According to a seventeenth aspect, a communication system is provided. The communication system includes the one or more network devices according to the first aspect, for example, the first device such as an operations and maintenance management system or a mobility management network element, and the one or more terminals according to the second aspect, for example, the first terminal. Alternatively, the communication system includes the one or more network devices according to the third aspect, for example, the first device, and the one or more network devices according to the fourth aspect, for example, the first access network device.
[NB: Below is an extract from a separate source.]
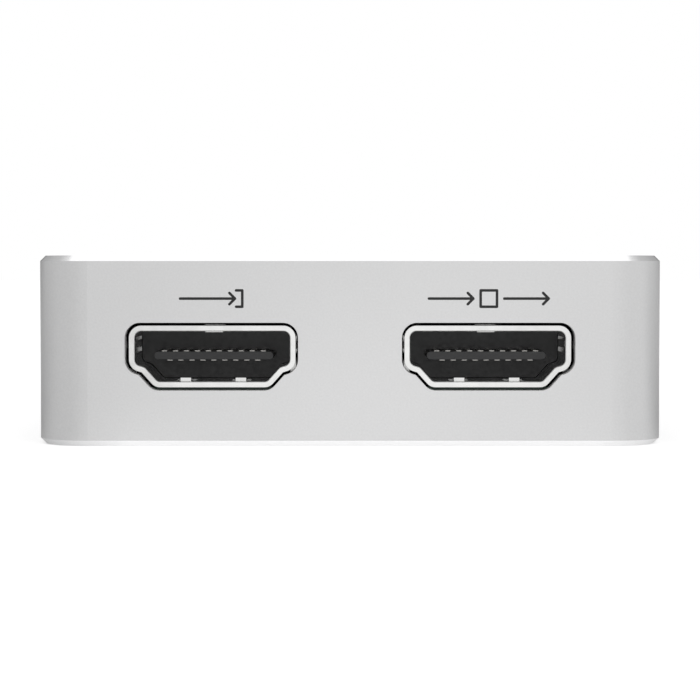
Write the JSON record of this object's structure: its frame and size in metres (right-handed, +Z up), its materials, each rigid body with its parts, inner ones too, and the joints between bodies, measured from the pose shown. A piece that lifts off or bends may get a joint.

Alternatively, the communication system includes the one or more network devices according to the fifth aspect, for example, the first device, and the one or more network devices according to the sixth aspect, for example, the network data analytics network element.
According to an eighteenth aspect, a computer-readable storage medium is provided. The computer-readable storage medium includes a computer program or instructions. When the computer program runs or the instructions are run on a computer, the computer is enabled to perform the communication method according to any one of the possible implementations of the first aspect to the sixth aspect.
According to a nineteenth aspect, a computer program product is provided. The computer program product includes a computer program or instructions. When the computer program runs or the instructions are run on a computer, the computer is enabled to perform the communication method according to any one of the possible implementations of the first aspect to the sixth aspect.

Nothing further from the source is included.